# START OF Provided data

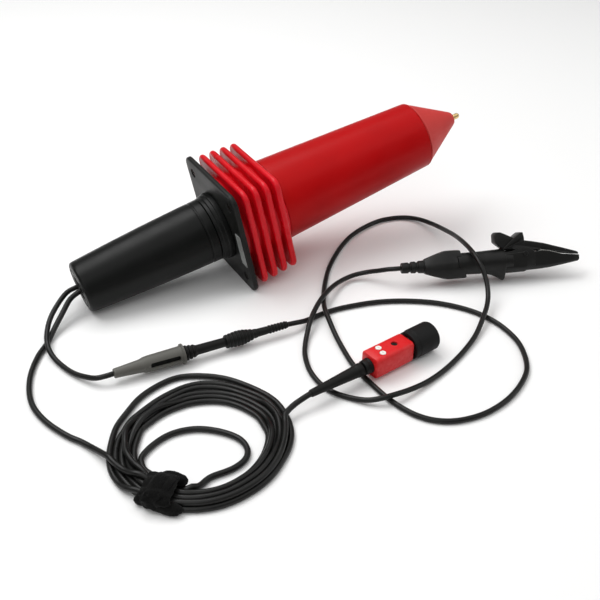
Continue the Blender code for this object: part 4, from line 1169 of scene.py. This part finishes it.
def make_bnc():
    boot = [(-47.6, 1.95), (-47.6, 2.2), (-47.0, 2.5), (-34.0, 3.1), (-20.0, 3.8),
            (-11.4, 4.2), (-10.8, 4.5), (-7.4, 4.6), (-6.6, 4.2), (-6.6, 1.95)]
    boot_piece = finished("bnc_tapered_boot", lathe(boot, 64, closed=True, fillet=0.4), BOOT,
                          "rubber", ["bnc_boot"])
    neck = [(-5.8, 0), (-5.8, 4.5), (-5.2, 4.9), (-2.8, 5.1), (-2.4, 4.9), (-2.0, 4.9),
            (-1.6, 5.2), (-0.3, 5.4), (-0.3, 0)]
    neck_piece = finished("bnc_neck_ring", lathe(neck, 64, fillet=0.3), BNC, "rubber",
                          ["bnc_neck"])
    seam = -1.0
    lower = box_half(-7.75, seam - 0.03, True)
    lower_piece = finished("box_bottom_shell", lower, BNC, "box", ["box_lower"])
    upper = box_half(seam + 0.03, 7.75, False)
    holes = []
    for body, x, y in TRIMMERS.values():
        hole = lathe([(5.0, 0), (5.0, 2.25), (7.5, 2.25), (9.0, 3.75), (9.0, 0)], 40, fillet=0)
        holes.append(upright(hole, x, y))
    upper_piece = finished("box_top_shell", carved(upper, *holes), BNC, "box",
                           ["box_upper"])
    for name, (body, x, y) in TRIMMERS.items():
        sunk = name == "trimmer_offset"
        top = 6.9 if sunk else 7.9
        spindle = lathe([(-1.1, 0), (-1.1, 1.6), (top - 1.4, 1.6), (top - 1.2, 2.1),
                         (top - 0.15, 2.1), (top, 1.9), (top, 0)], 40, fillet=0.12)
        slot = brick((0.9, 2.3, 0.42), (top, 0, 0))
        shape = upright(carved(spindle, slot), x, y)
        finished(name + "_spindle", shape, BNC, "dark_screw" if sunk else "white",
                 [name], body=body)
    start = 33.3
    barrel = [(start, 3.0), (start, 6.2), (start + 3.0, 6.2), (start + 3.0, 4.85),
              (start + 20.3, 4.85), (start + 20.5, 4.6), (start + 20.5, 4.15),
              (start + 4.0, 4.15), (start + 4.0, 3.0)]
    finished("bnc_shell", lathe(barrel, 72, closed=True, fillet=0.2), BNC, "nickel",
             ["bnc_barrel"])
    collar = [(start + 0.3, 6.6), (start + 0.3, 9.3), (start + 0.7, 9.7), (start + 3.9, 9.75),
              (start + 4.5, 10.1), (start + 20.0, 10.1), (start + 21.1, 9.6),
              (start + 21.5, 8.9), (start + 21.5, 6.6), (start + 16.0, 6.6),
              (start + 16.0, 5.2), (start + 3.3, 5.2), (start + 3.3, 6.6)]
    finished("coupling_sleeve", lathe(collar, 96, closed=True, fillet=0.4), BNC, "sleeve",
             ["bnc_collar"], body="coupling")
    return [boot_piece, neck_piece, lower_piece, upper_piece]


# ---------------------------------------------------------------- strap round the coil


def strap_band(width, half_long, half_tall, middle, thick, skew, seed):
    """A thick, crumpled band round the bundle: X across the coil, Y along the cord."""
    shape = bmesh.new()
    around = 72
    across = 14
    layers = []
    for side in (0, 1):
        grid = []
        for j in range(across + 1):
            share = j / across * 2 - 1
            row = []
            for k in range(around):
                angle = 2 * math.pi * k / around
                x = math.copysign(abs(math.cos(angle)) ** 0.72, math.cos(angle)) * half_long
                z = math.copysign(abs(math.sin(angle)) ** 0.72, math.sin(angle)) * half_tall
                out = Vector((x, 0, z)).normalized()
                spot = Vector((math.cos(angle) * 2.1, share * 1.6, math.sin(angle) * 1.7 + seed))
                lump = 1.5 * noise.noise(spot) + 0.7 * noise.noise(spot * 2.3)
                swell = side * (thick + 0.5 * lump - 0.5 * share ** 4)
                edge = 1.0 - 0.10 * share * share
                place = Vector((x * edge, 0, z * edge)) + out * (swell + lump * 0.5)
                place.y = (share * width / 2 + place.x * skew
                           + 0.9 * noise.noise(spot * 1.4 + Vector((5, 3, 1))))
                place.z = max(place.z + middle, 0.15 if side else 0.5)
                row.append(shape.verts.new(place))
            grid.append(row)
        layers.append(grid)
    ring_faces(shape, layers[1] + layers[0][::-1], closed=True)
    return shape


def pad(centre, half, seed):
    """A soft, lumpy fold of the strap."""
    shape = bmesh.new()
    rings = []
    for i in range(13):
        lift = math.pi * i / 12
        ring = []
        for k in range(1 if i in (0, 12) else 28):
            angle = 2 * math.pi * k / 28
            out = Vector((math.sin(lift) * math.cos(angle), math.cos(lift),
                          math.sin(lift) * math.sin(angle)))
            full = Vector([math.copysign(abs(value) ** 0.8, value) for value in out])
            grow = 1 + 0.16 * noise.noise(out * 1.7 + Vector((seed, 0, 0)))
            place = Vector([full[axis] * half[axis] * grow + centre[axis] for axis in range(3)])
            place.z = max(place.z, 0.15)
            ring.append(shape.verts.new(place))
        rings.append(ring)
    ring_faces(shape, rings)
    return shape


def make_strap():
    centre = Vector((COIL_CENTRE[0], COIL_CENTRE[1], 0))
    centre += Vector((math.cos(TIE_ANGLE), math.sin(TIE_ANGLE), 0)) * STRAP_R
    place = placed(centre, (TIE_ANGLE, "Z"))
    under = moved(strap_band(18.5, 9.8, 5.3, 5.9, 1.6, 0.06, 0.0),
                  Matrix.Translation((0.8, -4.6, 0)))
    over = moved(strap_band(12.5, 10.6, 5.8, 6.2, 1.7, -0.16, 7.0),
                 Matrix.Translation((0.8, -4.0, 0)))
    folds = [pad((-8.6, -0.6, 8.0), (3.4, 8.0, 3.8), 2.0),
             pad((-9.4, 3.4, 6.6), (2.8, 4.4, 3.2), 5.0),
             pad((9.6, 2.4, 3.8), (3.6, 9.2, 3.6), 9.0),
             pad((7.2, -13.6, 3.4), (3.6, 4.0, 3.2), 14.0)]
    finished("coil_strap", joined(under, over, *folds), place, "strap", ["coil_tie"])


# ---------------------------------------------------------------- build

HIDDEN_NODES = {
    "brass": ("tip_socket", "resistor_cap_front", "resistor_cap_rear", "divider_capacitor",
              "bnc_pin"),
    "ceramic": ("resistor_rod", "divider_resistor"),
    "insulator": ("resistor_tube", "tube_spacer_rear", "tube_spacer_front", "bnc_insulator"),
    "board": ("divider_board", "compensation_board"),
    "nickel": ("cable_clamp",),
    "rubber": ("socket_sleeve",)}


def finish_hidden_nodes():
    """CAD pieces inside the shells keep their shape and get a detailed finish."""
    for finish, nodes in HIDDEN_NODES.items():
        for node in nodes:
            mesh = bpy.data.objects[node].data
            mesh.materials.clear()
            mesh.materials.append(FINISHES[finish])


make_handle()
make_guard()
make_fins()
make_label()
make_barrel()
socket = make_socket()
plug_pieces = make_plug()
clip_pieces = make_clip()
bnc_pieces = make_bnc()
make_strap()
finish_hidden_nodes()
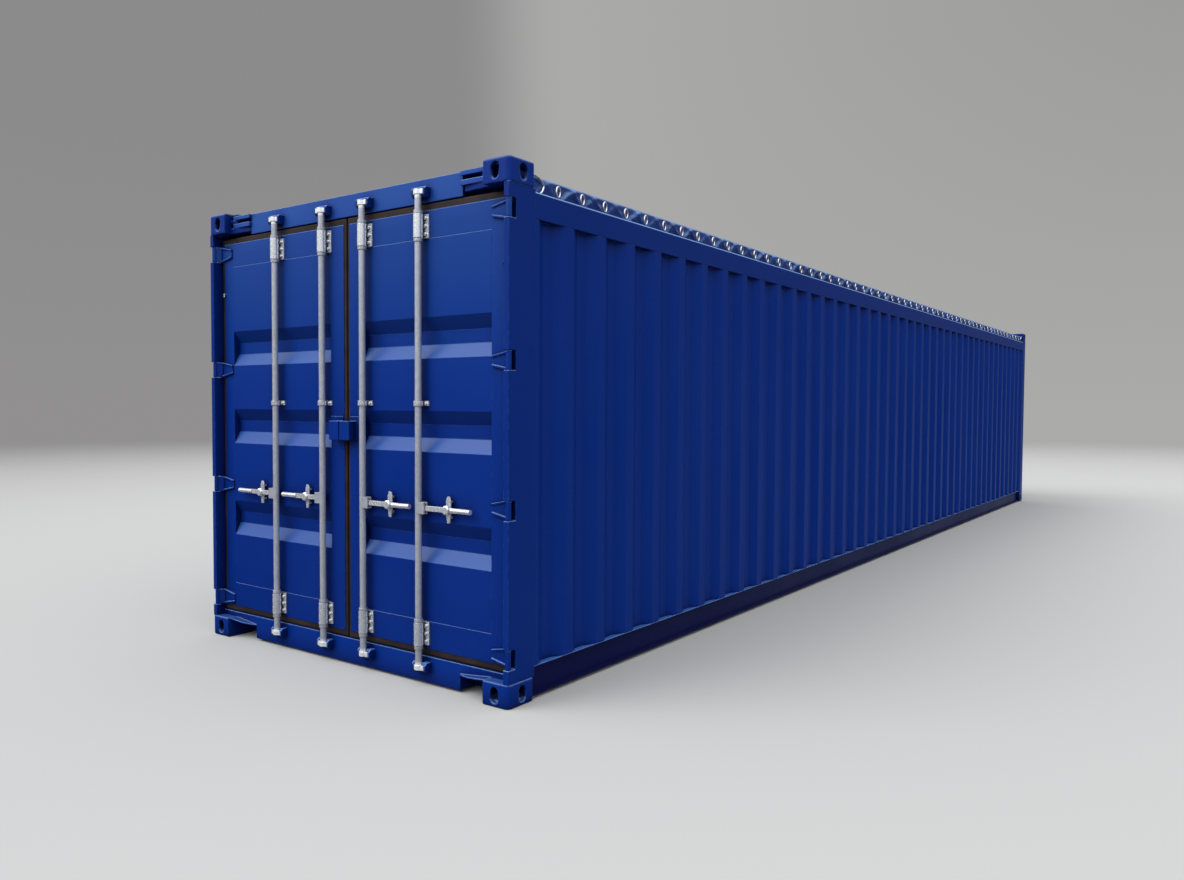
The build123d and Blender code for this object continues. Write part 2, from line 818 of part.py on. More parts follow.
def front_wall():
    """The closed end's corrugated sheet."""
    front = half_length - wall_setback
    span = 2 * front_wall_half
    near = [(place - front_wall_half, front - share * front_wall_depth)
            for place, share in corrugation(span, front_pitch_nominal, wall_end_flat)]
    far = [(x, y - wall_thickness) for x, y in reversed(near)]
    return upright(near + far, side_rail_top, front_top_rail_bottom)


# Rails
def bottom_side_rail():
    """A channel open to the outside, under the wall."""
    outer = from_side(wall_setback)
    inner = from_side(wall_setback + side_rail_width)
    web = from_side(wall_setback + side_rail_web_inset)
    wall = side_rail_wall
    points = [(outer, side_rail_top), (outer, side_rail_top - wall), (web, side_rail_top - wall),
              (web, side_rail_bottom + wall), (outer - wall, side_rail_bottom + wall),
              (outer - wall, side_rail_bottom), (web - wall, side_rail_bottom),
              (web - wall, side_rail_top - wall), (inner, side_rail_top - wall), (inner, side_rail_top)]
    rail = along(points, from_end(casting_length), half_length - casting_length)
    return rail - upright(post_outline(0), casting_height, side_rail_top)


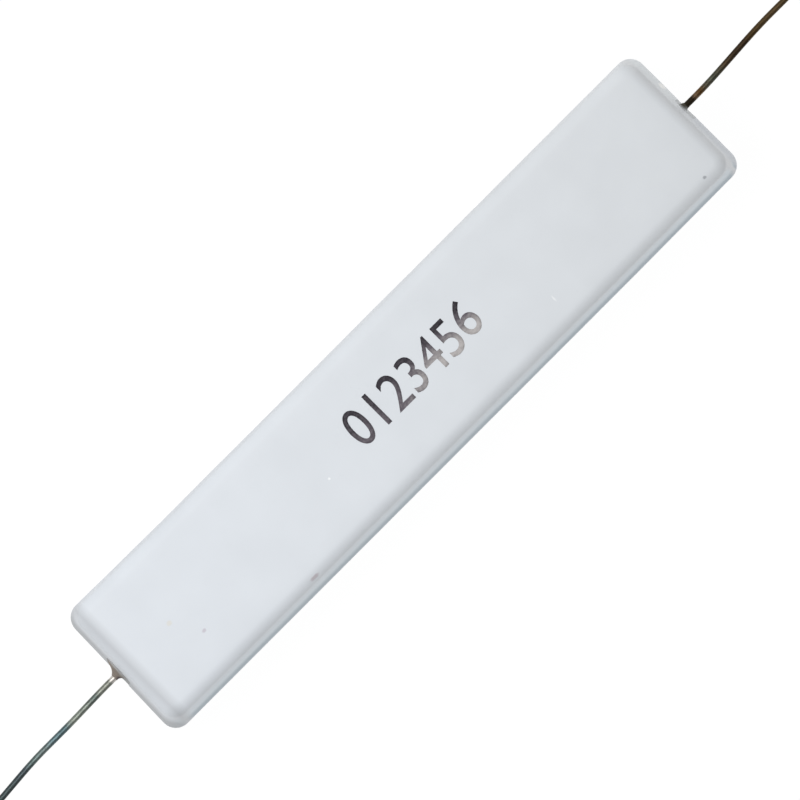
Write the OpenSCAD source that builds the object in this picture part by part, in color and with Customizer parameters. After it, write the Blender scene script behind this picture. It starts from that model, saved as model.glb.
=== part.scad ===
// Axial wirewound power resistor: a wound ceramic rod, potted with cement in a white ceramic case.
// X runs along the leads and Z points up through the closed face of the case. The open side of the
// case, where the cement shows, lies on Z = 0, and the origin is the middle of that side.
// All lengths are in millimetres and all angles in degrees.

/* [Case] */
// Length of the case at its open rim
body_l = 62.5; // [58:0.5:80]
// Width of the case at its open rim
body_w = 12.5; // [11.6:0.1:16]
// Height of the case, from its rim to the closed face
body_h = 11.5; // [10.8:0.1:15]
// Taper of the long walls, from upright
side_draft = 2.5; // [0.5:0.1:3.5]
// Taper of the end walls, from upright
end_draft = 3.5; // [0.5:0.1:5]
// Rounding of the edges of the closed face
edge_r = 1; // [0.5:0.1:1.4]
// Rounding of the upright corners
corner_r = 1.3; // [0.6:0.1:2]
// Thickness of the long walls
side_wall = 1.4; // [1:0.1:1.7]
// Thickness of the end walls
end_wall = 2.2; // [1.4:0.1:3]
// Thickness of the closed face
roof_wall = 1.6; // [1:0.1:2]
// Rounding inside the trough
trough_r = 0.8; // [0.4:0.1:1.2]
// Upright land round the open rim, where the taper starts
rim_land = 0.4; // [0.2:0.1:1]
// Width of the slot that lets a lead out through an end wall
slot_w = 2; // [1.2:0.1:3]

/* [Cement] */
// How far the cement stays below the rim of the open side
cement_recess = 0.3; // [0.1:0.1:0.8]
// Radius, on the end wall, of the bead of cement that crept out along the left lead
left_bead_r = 1.2; // [0.8:0.05:1.6]
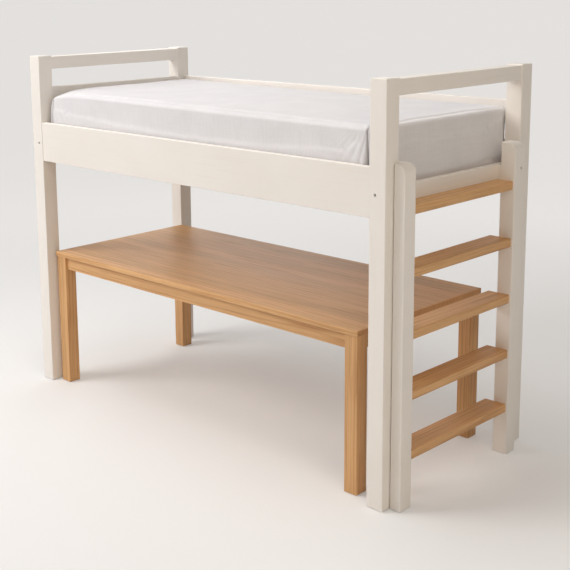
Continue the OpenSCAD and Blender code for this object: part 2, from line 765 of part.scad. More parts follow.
module leg(ladder_end, back) color(oak) table_corner(ladder_end, back) difference() {
    bar_z([top_over, top_over, pad_t], [leg_w, leg_w, top_z - pad_t]);
    hanger_line() rod_x([-1, 0, 0], hanger_len, hanger_d + hole_gap);
}

module table_leg_front_head() leg(0, 0);
module table_leg_back_head() leg(0, 1);
module table_leg_front_ladder() leg(1, 0);
module table_leg_back_ladder() leg(1, 1);

module apron_screw_holes() table_corners() {
    at_bracket_screws() wood_screw_hole(small_screw_len, small_screw_d);
    at_clips() clip_screw_in_apron() wood_screw_hole(small_screw_len, small_screw_d);
}

module at_bearer_dowels() for (x = [-bearer_dowel_x, bearer_dowel_x])
    translate([table_len / 2 + x, apron_out + apron_skin, top_z - bearer_h / 2]) children();

module long_apron(back) color(oak) difference() {
    table_corner(0, back)
        bar_x([leg_in, apron_out, apron_z], [table_len - 2 * leg_in, apron_t, apron_h], soft_r);
    apron_screw_holes();
    table_corner(0, back) at_bearer_dowels() rod_y([0, -1, 0], short_dowel_len, dowel_d + hole_gap);
}

module short_apron(ladder_end) color(oak) difference() {
    table_corner(ladder_end, 0)
        bar_y([apron_out, leg_in, apron_z], [apron_t, table_dep - 2 * leg_in, apron_h], soft_r);
    apron_screw_holes();
}

module table_apron_front() long_apron(0);
module table_apron_back() long_apron(1);
module table_apron_head() short_apron(0);
module table_apron_ladder() short_apron(1);

module table_bearer() color(oak) difference() {
    table_place() bar_y([(table_len - bearer_w) / 2, apron_in, top_z - bearer_h],
                        [bearer_w, table_dep - 2 * apron_in, bearer_h], soft_r);
    for (back = [0, 1])
        table_corner(0, back) at_bearer_dowels() rod_y([0, 0, 0], short_dowel_len + 1, dowel_d + hole_gap);
}

module bearer_dowels() color(pine) for (back = [0, 1])
    table_corner(0, back) at_bearer_dowels() rod_y([0, 0, 0], short_dowel_len, dowel_d);

// folded steel bracket: a tab on each apron, and a bridge across the corner of the leg
module table_corner_brackets() color(steel) table_corners() difference() {
    fold = bracket_foot + plate_t * (sqrt(2) - 1);
    translate([0, 0, bracket_z]) linear_extrude(plate_h) polygon([
        [bracket_end, apron_in], [bracket_foot, apron_in], [apron_in, bracket_foot], [apron_in, bracket_end],
        [apron_in + plate_t, bracket_end], [apron_in + plate_t, fold],
        [fold, apron_in + plate_t], [bracket_end, apron_in + plate_t]
    ]);
    hanger_line() rod_x([0, 0, 0], hanger_len, hanger_d + hole_gap);
    at_bracket_screws() wood_screw_hole(small_screw_len, small_screw_d);
}

module table_hanger_bolts() color(steel) table_corners() hanger_line() rod_x([0, 0, 0], hanger_len, hanger_d);

module table_hanger_nuts() color(steel) table_corners() hanger_line() difference() {
    translate([bracket_at, 0, 0]) rotate([0, 90, 0]) cylinder(d = hanger_nut_d, h = hanger_nut_t, $fn = 6);
    rod_x([0, 0, 0], hanger_len, hanger_d + hole_gap);
}

module bracket_screws() color(steel) table_corners()
    at_bracket_screws() wood_screw(small_screw_len, small_screw_d);

// angle clips that hold the top to the aprons
module table_top_clips() color(steel) table_corners() at_clips() difference() {
    translate([-clip_w / 2, 0, 0]) {
        translate([0, 0, -clip_leg]) cube([clip_w, plate_t, clip_leg]);
        translate([0, 0, -plate_t]) cube([clip_w, clip_leg, plate_t]);
    }
    clip_screw_in_top() wood_screw_hole(clip_screw_len, small_screw_d);
    clip_screw_in_apron() wood_screw_hole(small_screw_len, small_screw_d);
}

module clip_screws() color(steel) table_corners() at_clips() {
    clip_screw_in_top() wood_screw(clip_screw_len, small_screw_d);
    clip_screw_in_apron() wood_screw(small_screw_len, small_screw_d);
}

module table_felt_pads() color(felt) table_corners()
    rod_z([top_over + leg_w / 2, top_over + leg_w / 2, 0], pad_t, table_pad_d);

post_front_head();
post_back_head();
post_front_ladder();
post_back_ladder();
side_rail_front();
side_rail_back();
back_guard_rail();
head_guard_rail();
head_lower_rail();
ladder_end_lower_rail();
head_top_rail();
ladder_end_top_rail();
slat_ledge_front();
slat_ledge_back();
ledge_screws();
bed_slats();
slat_tapes();
slat_screws();
rail_dowels();
guard_dowels();
top_rail_dowels();
rail_studs();
stud_barrel_nuts();
end_rail_bolts();
end_rail_barrel_nuts();
post_felt_pads();
mattress();
fitted_sheet();
ladder_stile_front();
ladder_stile_back();
ladder_rung_1();
ladder_rung_2();
ladder_rung_3();
ladder_rung_4();
ladder_rung_5();
rung_dowels();
ladder_spacer_front();
ladder_spacer_back();
ladder_screws();
ladder_bolt();
ladder_bolt_insert();
ladder_felt_pads();
table_top();
table_leg_front_head();
table_leg_back_head();
table_leg_front_ladder();
table_leg_back_ladder();
table_apron_front();
table_apron_back();
table_apron_head();
table_apron_ladder();
table_bearer();
bearer_dowels();
table_corner_brackets();
table_hanger_bolts();
table_hanger_nuts();
bracket_screws();
table_top_clips();
clip_screws();
table_felt_pads();
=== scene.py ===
"""Cabin bed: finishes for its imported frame, a foam mattress, a fitted sheet, and a plain stage."""

import math
import random

import bpy
import numpy as np
from bpy.props import FloatProperty, FloatVectorProperty, IntProperty, PointerProperty
from mathutils import Matrix, Vector


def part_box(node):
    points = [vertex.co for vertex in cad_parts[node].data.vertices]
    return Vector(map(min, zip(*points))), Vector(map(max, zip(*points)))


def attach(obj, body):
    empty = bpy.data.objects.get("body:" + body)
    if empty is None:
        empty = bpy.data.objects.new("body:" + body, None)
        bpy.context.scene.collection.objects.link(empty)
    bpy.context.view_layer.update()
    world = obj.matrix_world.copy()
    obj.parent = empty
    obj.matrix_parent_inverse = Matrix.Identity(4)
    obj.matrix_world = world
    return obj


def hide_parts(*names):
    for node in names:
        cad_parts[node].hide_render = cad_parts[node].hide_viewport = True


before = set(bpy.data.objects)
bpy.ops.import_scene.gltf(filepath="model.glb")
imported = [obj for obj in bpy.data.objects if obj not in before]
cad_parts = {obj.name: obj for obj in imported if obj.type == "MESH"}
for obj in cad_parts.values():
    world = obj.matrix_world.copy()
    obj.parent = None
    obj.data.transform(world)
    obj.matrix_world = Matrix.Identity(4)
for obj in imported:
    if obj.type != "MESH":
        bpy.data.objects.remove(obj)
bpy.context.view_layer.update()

bl_info = {
    "name": "Cabin bed",
    "version": (1, 0, 0),
    "blender": (4, 5, 0),
    "location": "View3D > Sidebar > Cabin bed",
    "description": "Finishes the cabin bed and makes its mattress, fitted sheet and stage",
    "category": "Object",
}

MM = 0.001
WORN_REACH = 0.28    # how far the worn corner of the mattress is felt, in plan
WORN_PULL = 0.25     # how far that corner draws in, as a share of how far it hangs down
ABOVE = 0.2 * MM     # the mattress and its sheet stay this far above the bottom of their boxes

# Nodes by finish. A node's grain runs along its longest side, unless GRAIN says otherwise: the
# node of the slats is longest across them.
PAINTED = (
    "post_front_head", "post_back_head", "post_front_ladder", "post_back_ladder",
    "side_rail_front", "side_rail_back", "back_guard_rail", "head_guard_rail",
    "head_lower_rail", "ladder_end_lower_rail", "head_top_rail", "ladder_end_top_rail",
    "ladder_stile_front", "ladder_stile_back", "ladder_spacer_front", "ladder_spacer_back",
)
OAK = (
    "ladder_rung_1", "ladder_rung_2", "ladder_rung_3", "ladder_rung_4", "ladder_rung_5",
    "table_top", "table_leg_front_head", "table_leg_back_head", "table_leg_front_ladder",
    "table_leg_back_ladder", "table_apron_front", "table_apron_back", "table_apron_head",
    "table_apron_ladder", "table_bearer",
)
PINE = ("slat_ledge_front", "slat_ledge_back", "bed_slats")
BEECH = ("rail_dowels", "guard_dowels", "top_rail_dowels", "rung_dowels", "bearer_dowels")
ZINC = (
    "ledge_screws", "slat_screws", "rail_studs", "stud_barrel_nuts", "end_rail_bolts",
    "end_rail_barrel_nuts", "ladder_screws", "ladder_bolt", "ladder_bolt_insert",
    "table_corner_brackets", "table_hanger_bolts", "table_hanger_nuts", "bracket_screws",
    "table_top_clips", "clip_screws",
)
FELT = ("post_felt_pads", "ladder_felt_pads", "table_felt_pads")
GRAIN = {"bed_slats": 1}


def linear(hex_colour):
    """An sRGB hex colour as the linear values that Blender's sockets take."""
    parts = [int(hex_colour[i:i + 2], 16) / 255 for i in (1, 3, 5)]
    return [c / 12.92 if c <= 0.04045 else ((c + 0.055) / 1.055) ** 2.4 for c in parts] + [1.0]


def add(tree, kind, values=None, links=None, stops=None, **settings):
    """Adds one node with its settings, its sockets' values and links, and a ramp's colour stops."""
    made = tree.nodes.new("ShaderNode" + kind)
    for name, value in settings.items():
        setattr(made, name, value)
    for name, value in (values or {}).items():
        made.inputs[name].default_value = value
    for name, source in (links or {}).items():
        tree.links.new(source, made.inputs[name])
    for i, (place, colour) in enumerate(stops or ()):
        ramp = made.color_ramp.elements
        stop = ramp[i] if i < 2 else ramp.new(place)
        stop.position, stop.color = place, colour
    return made


def new_material(name):
    """An empty node material with its output, and its object coordinates in metres."""
    made = bpy.data.materials.new(name)
    made.use_nodes = True
    tree = made.node_tree
    tree.nodes.clear()
    return made, tree, add(tree, "OutputMaterial"), add(tree, "TexCoord").outputs["Object"]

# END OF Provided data

Problem description: Repeat exactly, and only, the lines from the one containing "module table_felt_pads() color(felt)" through the one containing "obj.parent = empty", both included.

Completed task:
module table_felt_pads() color(felt) table_corners()
    rod_z([top_over + leg_w / 2, top_over + leg_w / 2, 0], pad_t, table_pad_d);

post_front_head();
post_back_head();
post_front_ladder();
post_back_ladder();
side_rail_front();
side_rail_back();
back_guard_rail();
head_guard_rail();
head_lower_rail();
ladder_end_lower_rail();
head_top_rail();
ladder_end_top_rail();
slat_ledge_front();
slat_ledge_back();
ledge_screws();
bed_slats();
slat_tapes();
slat_screws();
rail_dowels();
guard_dowels();
top_rail_dowels();
rail_studs();
stud_barrel_nuts();
end_rail_bolts();
end_rail_barrel_nuts();
post_felt_pads();
mattress();
fitted_sheet();
ladder_stile_front();
ladder_stile_back();
ladder_rung_1();
ladder_rung_2();
ladder_rung_3();
ladder_rung_4();
ladder_rung_5();
rung_dowels();
ladder_spacer_front();
ladder_spacer_back();
ladder_screws();
ladder_bolt();
ladder_bolt_insert();
ladder_felt_pads();
table_top();
table_leg_front_head();
table_leg_back_head();
table_leg_front_ladder();
table_leg_back_ladder();
table_apron_front();
table_apron_back();
table_apron_head();
table_apron_ladder();
table_bearer();
bearer_dowels();
table_corner_brackets();
table_hanger_bolts();
table_hanger_nuts();
bracket_screws();
table_top_clips();
clip_screws();
table_felt_pads();
=== scene.py ===
"""Cabin bed: finishes for its imported frame, a foam mattress, a fitted sheet, and a plain stage."""

import math
import random

import bpy
import numpy as np
from bpy.props import FloatProperty, FloatVectorProperty, IntProperty, PointerProperty
from mathutils import Matrix, Vector


def part_box(node):
    points = [vertex.co for vertex in cad_parts[node].data.vertices]
    return Vector(map(min, zip(*points))), Vector(map(max, zip(*points)))


def attach(obj, body):
    empty = bpy.data.objects.get("body:" + body)
    if empty is None:
        empty = bpy.data.objects.new("body:" + body, None)
        bpy.context.scene.collection.objects.link(empty)
    bpy.context.view_layer.update()
    world = obj.matrix_world.copy()
    obj.parent = empty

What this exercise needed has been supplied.